REQUEST -
Return the lines exactly as they stand, from the first of the material through the line containing "return plate.cut(window)".

Entries with model source code -
★ ★ ★ ★ ★

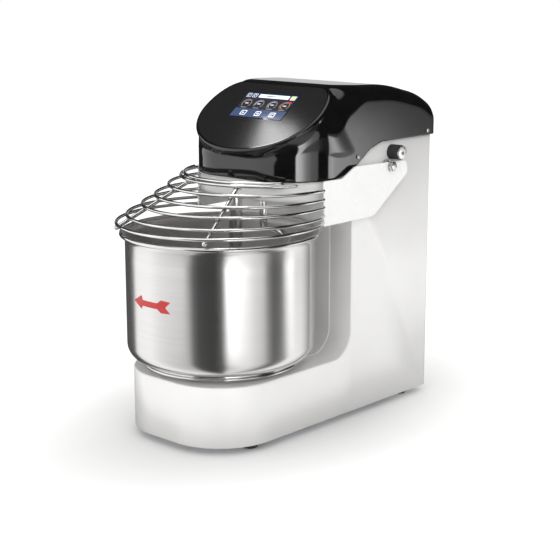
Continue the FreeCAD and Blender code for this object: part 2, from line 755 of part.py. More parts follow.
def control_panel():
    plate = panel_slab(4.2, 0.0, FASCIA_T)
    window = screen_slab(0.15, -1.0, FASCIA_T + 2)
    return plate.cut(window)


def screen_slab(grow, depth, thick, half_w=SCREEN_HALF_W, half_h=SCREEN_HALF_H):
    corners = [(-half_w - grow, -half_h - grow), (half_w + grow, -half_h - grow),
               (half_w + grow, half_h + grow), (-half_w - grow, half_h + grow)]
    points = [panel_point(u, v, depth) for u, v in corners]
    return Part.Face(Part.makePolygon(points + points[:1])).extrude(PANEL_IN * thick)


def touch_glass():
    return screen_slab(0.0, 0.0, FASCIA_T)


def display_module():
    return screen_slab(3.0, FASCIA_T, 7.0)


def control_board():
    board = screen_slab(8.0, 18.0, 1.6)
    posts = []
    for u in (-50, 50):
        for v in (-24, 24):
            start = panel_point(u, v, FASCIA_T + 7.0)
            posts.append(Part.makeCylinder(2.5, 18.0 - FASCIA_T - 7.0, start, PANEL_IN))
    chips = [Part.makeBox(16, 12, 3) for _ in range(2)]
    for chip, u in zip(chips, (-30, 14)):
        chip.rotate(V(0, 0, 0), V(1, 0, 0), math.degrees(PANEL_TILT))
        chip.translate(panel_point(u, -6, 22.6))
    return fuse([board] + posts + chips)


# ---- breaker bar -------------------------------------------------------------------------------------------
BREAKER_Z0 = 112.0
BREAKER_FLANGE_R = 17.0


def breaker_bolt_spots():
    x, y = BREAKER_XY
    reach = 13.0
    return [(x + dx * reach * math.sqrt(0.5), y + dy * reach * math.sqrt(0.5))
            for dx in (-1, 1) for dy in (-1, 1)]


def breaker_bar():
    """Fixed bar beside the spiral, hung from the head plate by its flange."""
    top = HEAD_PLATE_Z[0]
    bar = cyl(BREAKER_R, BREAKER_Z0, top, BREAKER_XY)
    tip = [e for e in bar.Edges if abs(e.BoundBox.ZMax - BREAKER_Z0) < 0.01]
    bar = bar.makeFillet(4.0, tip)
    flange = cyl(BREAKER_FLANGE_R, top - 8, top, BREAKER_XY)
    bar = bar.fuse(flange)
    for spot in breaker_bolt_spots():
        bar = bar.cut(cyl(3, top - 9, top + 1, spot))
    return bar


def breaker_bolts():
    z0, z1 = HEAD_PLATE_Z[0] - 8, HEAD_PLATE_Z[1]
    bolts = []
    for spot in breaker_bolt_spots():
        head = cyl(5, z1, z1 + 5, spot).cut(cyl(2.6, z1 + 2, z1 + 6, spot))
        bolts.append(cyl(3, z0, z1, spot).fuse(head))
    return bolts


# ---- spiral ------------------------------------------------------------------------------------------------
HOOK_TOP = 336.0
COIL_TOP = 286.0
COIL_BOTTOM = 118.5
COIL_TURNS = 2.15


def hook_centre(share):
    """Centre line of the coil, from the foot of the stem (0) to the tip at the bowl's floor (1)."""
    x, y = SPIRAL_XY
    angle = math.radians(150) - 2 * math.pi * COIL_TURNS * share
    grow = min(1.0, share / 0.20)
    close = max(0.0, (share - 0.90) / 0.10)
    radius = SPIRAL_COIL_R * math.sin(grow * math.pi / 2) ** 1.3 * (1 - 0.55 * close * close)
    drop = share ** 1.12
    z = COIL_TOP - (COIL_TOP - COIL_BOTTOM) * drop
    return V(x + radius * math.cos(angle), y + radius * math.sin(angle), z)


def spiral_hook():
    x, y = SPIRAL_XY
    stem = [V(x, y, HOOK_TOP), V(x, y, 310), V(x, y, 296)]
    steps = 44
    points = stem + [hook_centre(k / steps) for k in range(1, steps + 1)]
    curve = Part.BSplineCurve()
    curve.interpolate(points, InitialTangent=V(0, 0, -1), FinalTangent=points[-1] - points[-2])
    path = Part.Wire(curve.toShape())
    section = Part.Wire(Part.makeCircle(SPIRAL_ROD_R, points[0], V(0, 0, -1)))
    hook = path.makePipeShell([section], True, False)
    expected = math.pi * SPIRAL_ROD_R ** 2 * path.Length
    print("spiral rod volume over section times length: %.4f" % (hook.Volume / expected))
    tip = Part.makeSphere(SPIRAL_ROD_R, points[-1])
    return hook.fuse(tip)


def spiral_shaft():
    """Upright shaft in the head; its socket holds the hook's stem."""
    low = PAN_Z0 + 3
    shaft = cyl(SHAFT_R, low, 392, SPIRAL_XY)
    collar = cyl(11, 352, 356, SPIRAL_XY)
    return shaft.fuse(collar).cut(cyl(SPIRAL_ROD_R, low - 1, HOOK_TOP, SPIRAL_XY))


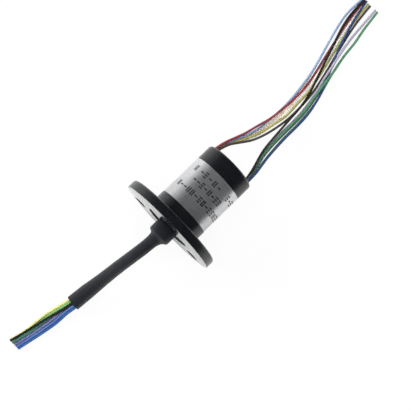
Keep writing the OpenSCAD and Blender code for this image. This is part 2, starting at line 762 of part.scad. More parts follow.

★ ★ ★ ★ ★

RESPONSE TO THIS TASK -
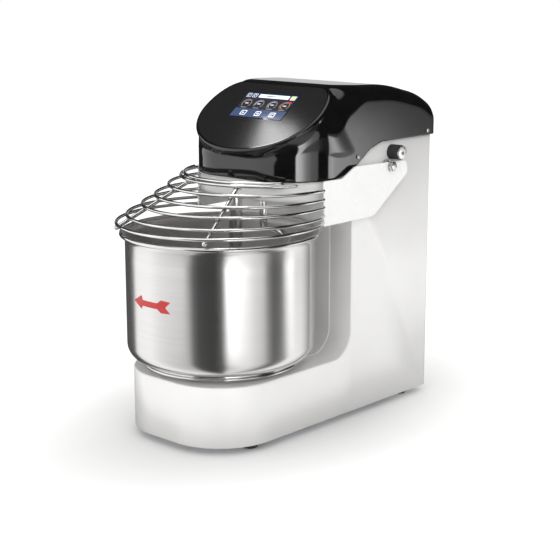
Continue the FreeCAD and Blender code for this object: part 2, from line 755 of part.py. More parts follow.
def control_panel():
    plate = panel_slab(4.2, 0.0, FASCIA_T)
    window = screen_slab(0.15, -1.0, FASCIA_T + 2)
    return plate.cut(window)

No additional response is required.